If Dr. Ben Carson is confirmed by the Republican Senate majority as the Secretary of Housing and Urban Development (HUD), he will be responsible for coordinating and streamlining strategic efforts for affordable housing and community renewal nationwide, a domain which NYCHA falls directly under (as of 2016, it was estimated that around 85% of NYCHA’s Housing Preservation and Development budget fell under federal assistance from HUD). As a result, Carson and his team will be accountable for maintaining and rejuvenating a rapidly deteriorating ecosystem of half-century-old buildings that serve as a lynchpin for a significant number of New Yorkers of color, my mother included.
Not only are the buildings deteriorating and increasingly unsafe, but the funding is rapidly depleting. NYCHA is facing debt in the tens of millions, with federal funding for housing having been slashed by $24 billion nationwide in 2013 by Congress. Efforts by New York City Mayor Bill DeBlasio to increase development of affordable housing and tackle the hundreds of thousands of applicants on the waiting list has come at a cost; initiatives to acquire capital have included controversially selling off NYCHA-owned property to the highest bidder in an attempt to level off the rapidly increasing price points of New York’s neighborhoods with the largest populations of lower-income blacks and Hispanics. The erosion of this network would mean the displacement of entire communities, with nowhere to go and no places to afford in a city where the median rent is approximately $3,000 a month. The state of affordable low-income housing in New York is in disrepair and accelerating decline, and Ben Carson — a man with no city planning, urban development, or fiscal policy experience — will, if confirmed, be the one to lead us through it all.

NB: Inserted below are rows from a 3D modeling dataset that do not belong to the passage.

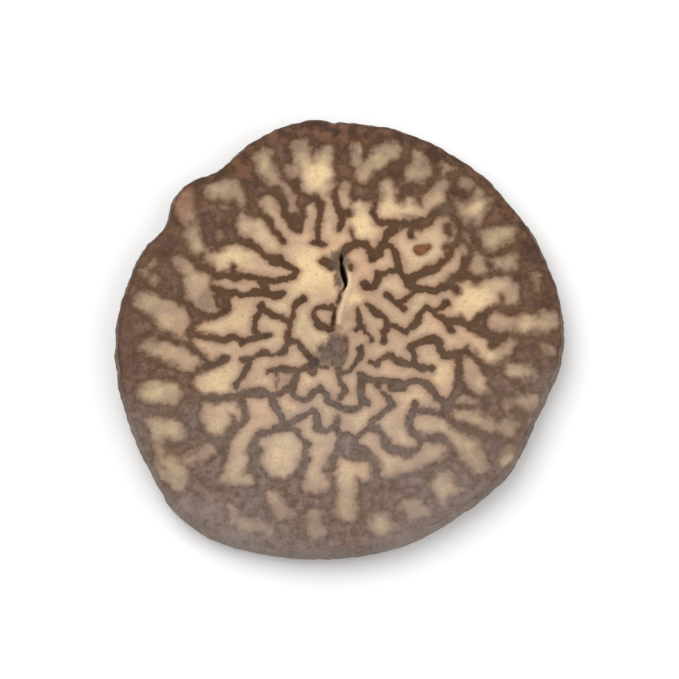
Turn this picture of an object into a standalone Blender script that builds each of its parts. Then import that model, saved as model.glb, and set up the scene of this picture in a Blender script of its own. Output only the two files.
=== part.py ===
"""A slice of dried betel nut, the seed of the areca palm, cut across and lying on its flat cut face.

Metres, +Z up. The origin is under the middle of the slice, on the surface that it rests on. +X is the
photograph's right and +Y points away from the viewer.

The slice is one solid. Its outline is a circle with a few named swells and flats. The side is the nut's own
bulging skin, the upper cut face carries low furrows between the pale lobes that reach the skin, and a crack
and a small hollow lie near the middle.
"""

import math

import bmesh
import bpy
from mathutils import Vector, geometry, noise

MM = 0.001

# Driving sizes.
PLAIN_RADIUS = 14.03 * MM  # of the cut face, where nothing swells or flattens it
THICKNESS = 2.4 * MM
WEDGE = 0.16 * MM  # how much thicker the slice is at its swollen side than in the middle
WEDGE_ANGLE = 232.0  # degrees, the direction of the thick side

# Where the outline leaves the circle: (direction in degrees, height in millimetres, width in degrees).
SWELLS = (
    (234, 1.31, 20),  # the swollen side
    (263, 0.20, 12),  # its slope towards the viewer
    (79, 0.31, 23),  # the far side, a little fuller than a circle
    (100, 0.39, 9),  # a small rise at the far edge
    (141, 0.33, 35),  # the upper left, which two dents and a flat cut back
    (125, -0.83, 9),  # the dent before the knob
    (146, -0.75, 7),  # the dent after the knob
    (159, -0.65, 19),  # the flat after that dent
    (49, -0.19, 33),  # the slack stretch at the upper right
    (21, -0.07, 11),  # its lower end
    (338, -0.56, 13),  # the flat at the right
    (322, -0.28, 20),  # the stretch that leads to it
    (303, -0.28, 11),  # the flat towards the viewer's right
)

# The pale lobes that reach the skin. Their spacing round the rim wanders: (waves round the rim, share of a
# lobe, degrees).
LOBES = 34
LOBE_SHIFT = -0.78
LOBE_DRIFTS = (
    (1, 0.72, 69),
    (2, 0.20, -154),
    (3, 0.12, -20),
    (4, 0.18, 144),
    (5, 0.13, 178),
)

# The cut face.
POINT_SPACING = 0.52 * MM  # of the points that carry its relief
BASE_SPACING = 2.2 * MM  # of the points on the flat base
LATTICE_REACH = 1.15  # how far those points are laid out, in plain radii, before the edge trims them
EDGE_CLEARANCE = 0.75  # how far they stay inside the edge, as a share of their spacing
SAME_POINT = 0.01 * MM  # points nearer than this are one
FURROW_DEPTH = 0.10 * MM
FURROW_START = 0.62  # share of the radius where the furrows begin
FURROW_FULL = 0.84  # share of the radius where they have their full depth
KNIFE_WAVE = 0.045 * MM  # height of the knife's slow waves
KNIFE_WAVELENGTH = 7.0 * MM
GRAIN_RELIEF = 0.03 * MM  # of the small unevenness
GRAIN_SIZE = 1.6 * MM
HOLLOW_CENTRE = Vector((-0.45, -1.15)) * MM  # the pit below the crack
HOLLOW_RADIUS = 1.15 * MM
HOLLOW_DEPTH = 0.42 * MM

# The side, from the cut face's edge down to the base's edge: (share of the thickness, share of the bulge).
SIDE_BULGE = 0.30 * MM
SIDE_ROWS = ((0.05, 0.30), (0.20, 0.72), (0.45, 1.0), (0.72, 0.78), (0.92, 0.25))
BASE_INSET = 0.22 * MM  # how far the base's edge lies inside the cut face's
RIM_POINTS = 170
EDGE_CHIPS = 0.07 * MM  # of the small chips along the edges
CHIP_SIZE = 1.1 * MM

# The crack's middle line, away from the viewer first: (x, y, width) in millimetres.
CRACK = (
    (0.10, 5.55, 0.06),
    (0.12, 4.85, 0.26),
    (0.20, 4.40, 0.42),
    (0.30, 3.90, 0.38),
    (0.36, 3.40, 0.22),
    (0.18, 2.90, 0.14),
    (-0.20, 2.10, 0.12),
    (-0.42, 1.10, 0.14),
    (-0.42, 0.50, 0.06),
)
CRACK_DEPTH = 1.75 * MM
CRACK_FOOT = 0.35  # width at the crack's foot, as a share of that at its top
CRACK_OVERCUT = 0.6 * MM  # how far the cutter stands out above the face

NUT_COLOUR = (0.33, 0.21, 0.135, 1.0)  # the cream flesh and the brown veins seen together
NUT_ROUGHNESS = 0.72
SHARP_ANGLE = 35.0  # degrees; edges that turn more than this stay sharp


def clear_scene():
    """Removes the objects of the startup scene."""
    for thing in list(bpy.data.objects):
        bpy.data.objects.remove(thing, do_unlink=True)


def bell(angle, centre, width):
    """1 in the direction centre, falling off to nothing over about two widths. Degrees."""
    away = (angle - centre + 180.0) % 360.0 - 180.0
    return math.exp(-((away / width) ** 2))


def ramp(start, end, value):
    """0 up to start and 1 from end on, with a smooth rise between."""
    share = min(max((value - start) / (end - start), 0.0), 1.0)
    return share * share * (3.0 - 2.0 * share)


def face_radius(angle):
    """Radius of the cut face's edge in a direction, in degrees."""
    return PLAIN_RADIUS + sum(height * MM * bell(angle, centre, width) for centre, height, width in SWELLS)


def lobe_wave(angle):
    """1 at the middle of a pale lobe, -1 in the dark furrow between two of them."""
    turns = LOBES * angle / 360.0 + LOBE_SHIFT
    turns += sum(share * math.sin(math.radians(waves * angle + lead)) for waves, share, lead in LOBE_DRIFTS)
    return math.cos(2.0 * math.pi * turns)


def face_height(x, y):
    """Height of the upper cut face above the base."""
    angle = math.degrees(math.atan2(y, x)) % 360.0
    reach = math.hypot(x, y) / face_radius(angle)
    thick_side = math.radians(WEDGE_ANGLE)
    along = (x * math.cos(thick_side) + y * math.sin(thick_side)) / PLAIN_RADIUS
    furrow = 0.5 * (1.0 - lobe_wave(angle)) * ramp(FURROW_START, FURROW_FULL, reach)
    from_hollow = (Vector((x, y)) - HOLLOW_CENTRE).length / HOLLOW_RADIUS
    height = THICKNESS + WEDGE * along
    height += KNIFE_WAVE * noise.noise(Vector((x, y, 0.0)) / KNIFE_WAVELENGTH)
    height += GRAIN_RELIEF * noise.noise(Vector((x, y, 1.0)) / GRAIN_SIZE)
    height -= FURROW_DEPTH * furrow
    height -= HOLLOW_DEPTH * math.exp(-(from_hollow**2))
    return height


def rim_point(angle, outward):
    """A point this far outside the cut face's edge, with the edge's small chips. Metres, in the plane."""
    turn = math.radians(angle)
    around = Vector((math.cos(turn), math.sin(turn), outward / PLAIN_RADIUS)) * PLAIN_RADIUS
    radius = face_radius(angle) + outward + EDGE_CHIPS * noise.noise(around / CHIP_SIZE)
    return Vector((radius * math.cos(turn), radius * math.sin(turn)))


def lattice_inside(spacing):
    """Points of a triangular lattice over the slice, clear of its edge."""
    reach = PLAIN_RADIUS * LATTICE_REACH
    row_step = spacing * math.sqrt(3.0) / 2.0
    rows = int(reach / row_step)
    columns = int(reach / spacing)
    points = []
    for row in range(-rows, rows + 1):
        for column in range(-columns, columns + 1):
            x = (column + 0.5 * (row % 2)) * spacing
            y = row * row_step
            angle = math.degrees(math.atan2(y, x)) % 360.0
            if math.hypot(x, y) < face_radius(angle) - BASE_INSET - EDGE_CLEARANCE * spacing:
                points.append(Vector((x, y)))
    return points


def flat_triangles(edge, spacing):
    """Fills an outline with triangles: their points, the triangles, and where each edge point went."""
    count = len(edge)
    loop = [(i, (i + 1) % count) for i in range(count)]
    inside_the_loop = 1
    points, _, triangles, came_from, _, _ = geometry.delaunay_2d_cdt(
        edge + lattice_inside(spacing), loop, [], inside_the_loop, SAME_POINT
    )
    place = {first: i for i, sources in enumerate(came_from) for first in sources[:1]}
    return points, triangles, [place[i] for i in range(count)]


def cut_face(bm, angles):
    """The upper cut face with its relief. Gives the vertices along its edge, in order."""
    edge = [rim_point(angle, 0.0) for angle in angles]
    points, triangles, edge_places = flat_triangles(edge, POINT_SPACING)
    verts = [bm.verts.new((p.x, p.y, face_height(p.x, p.y))) for p in points]
    for triangle in triangles:
        bm.faces.new([verts[i] for i in triangle])
    return [verts[i] for i in edge_places]


def side_row(bm, angles, top_edge, down, bulge):
    """One ring of the side, this share of the thickness down and with this share of SIDE_BULGE."""
    inset = BASE_INSET * down
    ring = []
    for angle, above in zip(angles, top_edge):
        place = rim_point(angle, SIDE_BULGE * bulge - inset)
        ring.append(bm.verts.new((place.x, place.y, above.co.z * (1.0 - down))))
    return ring


def band(bm, upper, lower):
    """Quads between two rings of as many vertices, facing out."""
    count = len(upper)
    for i in range(count):
        j = (i + 1) % count
        bm.faces.new((upper[i], lower[i], lower[j], upper[j]))


def close_base(bm, ring):
    """The flat face that the slice rests on."""
    edge = [v.co.xy for v in ring]
    points, triangles, edge_places = flat_triangles(edge, BASE_SPACING)
    on_the_edge = dict(zip(edge_places, ring))
    verts = [on_the_edge.get(i) or bm.verts.new((p.x, p.y, 0.0)) for i, p in enumerate(points)]
    for triangle in triangles:
        bm.faces.new([verts[i] for i in triangle][::-1])


def centre_over_origin(bm):
    """Moves the slice so that its outer sizes are centred on the origin. Gives the shift."""
    lows = [min(v.co[axis] for v in bm.verts) for axis in range(2)]
    highs = [max(v.co[axis] for v in bm.verts) for axis in range(2)]
    shift = Vector((-(lows[0] + highs[0]) / 2.0, -(lows[1] + highs[1]) / 2.0, 0.0))
    bmesh.ops.translate(bm, verts=bm.verts, vec=shift)
    return shift


def build_slice():
    """The slice without its crack, and how far it was moved to stand over the origin."""
    bm = bmesh.new()
    angles = [360.0 * i / RIM_POINTS for i in range(RIM_POINTS)]
    top_edge = cut_face(bm, angles)
    above = top_edge
    for down, bulge in SIDE_ROWS:
        below = side_row(bm, angles, top_edge, down, bulge)
        band(bm, above, below)
        above = below
    foot = side_row(bm, angles, top_edge, 1.0, 0.0)
    band(bm, above, foot)
    close_base(bm, foot)
    shift = centre_over_origin(bm)
    bmesh.ops.recalc_face_normals(bm, faces=bm.faces)
    mesh = bpy.data.meshes.new("betel_nut_slice")
    bm.to_mesh(mesh)
    bm.free()
    piece = bpy.data.objects.new("betel_nut_slice", mesh)
    bpy.context.scene.collection.objects.link(piece)
    return piece, shift


def crack_ring(bm, height, width_share):
    """The crack's outline at one height: down its right side and back up its left."""
    right = []
    left = []
    for i, (x, y, width) in enumerate(CRACK):
        before = Vector(CRACK[max(i - 1, 0)][:2])
        after = Vector(CRACK[min(i + 1, len(CRACK) - 1)][:2])
        along = (after - before).normalized()
        across = Vector((-along.y, along.x)) * (0.5 * width * width_share)
        right.append((Vector((x, y)) + across) * MM)
        left.append((Vector((x, y)) - across) * MM)
    return [bm.verts.new((p.x, p.y, height)) for p in right + left[::-1]]


def build_crack_cutter(shift):
    """The wedge of air that the crack is, narrower at its foot. It only cuts, and isn't part of the slice."""
    bm = bmesh.new()
    foot = crack_ring(bm, THICKNESS - CRACK_DEPTH, CRACK_FOOT)
    mouth = crack_ring(bm, THICKNESS + CRACK_OVERCUT, 1.0 + CRACK_OVERCUT / CRACK_DEPTH * (1.0 - CRACK_FOOT))
    band(bm, mouth, foot)
    bm.faces.new(foot)
    bm.faces.new(mouth)
    bmesh.ops.translate(bm, verts=bm.verts, vec=shift)
    bmesh.ops.recalc_face_normals(bm, faces=bm.faces)
    mesh = bpy.data.meshes.new("crack_cutter")
    bm.to_mesh(mesh)
    bm.free()
    cutter = bpy.data.objects.new("crack_cutter", mesh)
    bpy.context.scene.collection.objects.link(cutter)
    cutter.hide_render = True
    cutter.display_type = "WIRE"
    return cutter


def cut_crack(piece, cutter):
    """Takes the crack out of the slice."""
    cut = piece.modifiers.new("crack", "BOOLEAN")
    cut.operation = "DIFFERENCE"
    cut.solver = "EXACT"
    cut.object = cutter


def nut_material():
    """The slice's mean colour, of brown veins and cream flesh seen together, dry and dull."""
    material = bpy.data.materials.new("dried_betel_nut")
    material.use_nodes = True
    shader = material.node_tree.nodes["Principled BSDF"]
    shader.inputs["Base Color"].default_value = NUT_COLOUR
    shader.inputs["Roughness"].default_value = NUT_ROUGHNESS
    shader.inputs["Metallic"].default_value = 0.0
    return material


def main():
    clear_scene()
    piece, shift = build_slice()
    cut_crack(piece, build_crack_cutter(shift))
    piece.data.materials.append(nut_material())
    piece.data.shade_smooth()
    piece.data.set_sharp_from_angle(angle=math.radians(SHARP_ANGLE))


main()
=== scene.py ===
import math

import bpy
import numpy as np
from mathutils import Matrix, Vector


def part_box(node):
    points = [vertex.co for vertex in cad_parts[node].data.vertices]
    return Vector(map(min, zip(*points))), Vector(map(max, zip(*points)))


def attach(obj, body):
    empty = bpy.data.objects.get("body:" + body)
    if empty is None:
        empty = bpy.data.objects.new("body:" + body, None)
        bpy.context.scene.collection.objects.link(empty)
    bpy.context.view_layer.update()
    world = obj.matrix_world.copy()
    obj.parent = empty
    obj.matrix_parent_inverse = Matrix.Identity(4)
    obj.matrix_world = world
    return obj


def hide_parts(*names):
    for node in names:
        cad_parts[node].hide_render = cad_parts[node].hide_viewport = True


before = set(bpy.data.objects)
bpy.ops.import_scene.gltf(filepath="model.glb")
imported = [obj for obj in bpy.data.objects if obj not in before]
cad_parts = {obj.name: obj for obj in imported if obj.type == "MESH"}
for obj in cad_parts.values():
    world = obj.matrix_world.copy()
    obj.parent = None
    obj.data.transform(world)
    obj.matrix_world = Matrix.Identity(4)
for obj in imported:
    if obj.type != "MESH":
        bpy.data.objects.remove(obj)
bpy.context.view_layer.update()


# The outline. The slice is cut straight across one dried nut, so its edge is the nut's own girth: a circle
# that a few swells and flats push out of round. All lengths are in millimetres until the mesh is made.
PLAIN_RADIUS = 14.03
SWELLS = (  # direction in degrees, height, width in degrees
    (234, 1.31, 20), (263, 0.2, 12), (79, 0.31, 23), (100, 0.39, 9), (141, 0.33, 35),
    (125, -0.83, 9), (146, -0.75, 7), (159, -0.65, 19), (49, -0.19, 33), (21, -0.07, 11),
    (338, -0.56, 13), (322, -0.28, 20), (303, -0.28, 11),
)


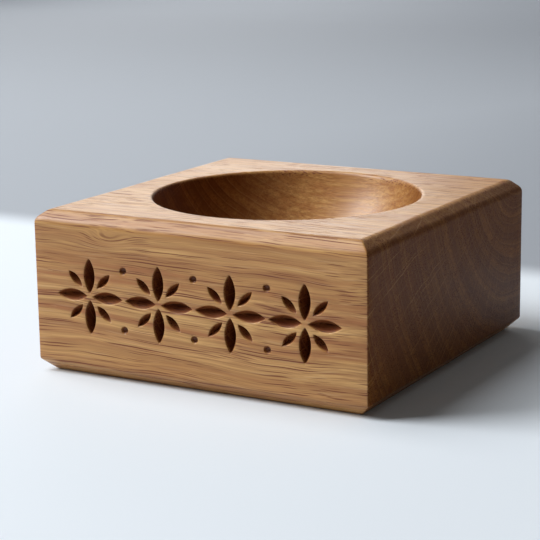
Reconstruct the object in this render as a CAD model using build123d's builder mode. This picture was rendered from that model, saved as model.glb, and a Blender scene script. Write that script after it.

It goes without saying that Carson faces an uphill climb; his seemingly severe lack of qualifications notwithstanding, any person slated to inherit the role would be faced with the quandary of managing a cash-strapped bureaucracy that directly affects millions of lives nationwide. In the face of our ever-present reality, the concern I have for my family and for thousands of others in the city I call home has increased; how can we make sure that a man whose only association to public housing to date has been his team inaccurately claiming that he grew up in a public facility sufficiently understand and address the needs of hundreds of thousands of lives of low-income people of color?
Carson has been noted as saying that “it is not the government’s job” to take care of our neediest populations — a jarring statement coming from someone poised to run a $47 billion agency dedicated to Fair Housing. Instead he has identified the solution to systemic poverty to be rooted in organic community initiatives instead of relying on government assistance, stating that “we the people have the responsibility to take care of the indigent in our society…the government started getting involved in everything…how did that work out? You know, $19 trillion later, 10 times more people on food stamps, more poverty, more welfare, broken homes, out-of-wedlock births, crime, incarceration. Everything is not only worse, it’s much worse,” according to CNN. He further contextualized his ideology with an anecdote: “In the old days of America when communities were separated by hundreds of miles, why were they able to thrive? Because if it was harvest time and the farmer was up in the tree picking apples and fell down and broke his leg, everybody pitched in and harvested his crops for him. If somebody got killed by a bear, everybody took care of their family.” This is all anchored by Carson’s belief that HUD and the federal government has “gone from providing housing to providing warehousing for an unacceptable number of people” and his dismissal of HUD initiatives as “social engineering.”
What seems to escape him, however, is that community building has never ceased. My mom couldn’t afford to give me an allowance, but my next door neighbor would let me tutor her son for some spending money. The family across the hall would let my brother stay there when my mom was working late cleaning houses. When I was in high school and coming home late from extracurriculars or hanging out with friends, it was the local elders who looked out for me and made sure I stayed out of trouble. There are daycares, senior centers, family days — all folding into the idea of communal support in the face of inauspicious conditions.
My family, as well as many others, had built a network of support within our housing complexes — but none of that can outweigh decay and mismanagement. A neighbor can help coordinate childcare, but how do you extend that helping hand to waiting weeks for repairs on a leaking ceiling? Placing the weight on the local residents to maintain their livelihoods and improve their quality of living not only diminishes the work that many of them have already done to create spaces for themselves, but falsely assumes that residents haven’t worked hard enough to combat the encroaching snare of capitalism and affordability in major cities. Simply put, Carson is stepping into the office with a bootstrap approach to affordable housing in low-income neighborhoods; it is this perspective that has me fearful for this gamble of a nomination.
In order for the NYCHA to serve and protect the lower income communities of New York City, significant investments need to be made in public housing’s infrastructure and development — facets that have long failed to be in line with Republican policy, and seemingly aren’t reflected in Carson’s, who has consistently expressed his distaste for government investment in public welfare and housing. This perspective is likely to come at a cost to the millions of beneficiaries of HUD aid across the nation, including the hundreds of thousands of black and Hispanic NYCHA residents across the five boroughs.
As we continue to discuss how “Black Lives Matter,” it is prudent to remember that this phrase does not merely apply in our unwarranted deaths. Conscious and active effort needs to be made to ensure the maintenance and enhancement of the communities that we call home, despite the behemoth of capitalism that threatens to eviscerate low-income communities. Within New York City, many of these lives are consistently striving for a better quality of life within the NYCHA system, including my mom. It is paramount that these livelihoods are defended and that we task Carson with holding true to the objectives of HUD. I, for one, plan to continue to hold accountable the man with my mother’s fate in his hands.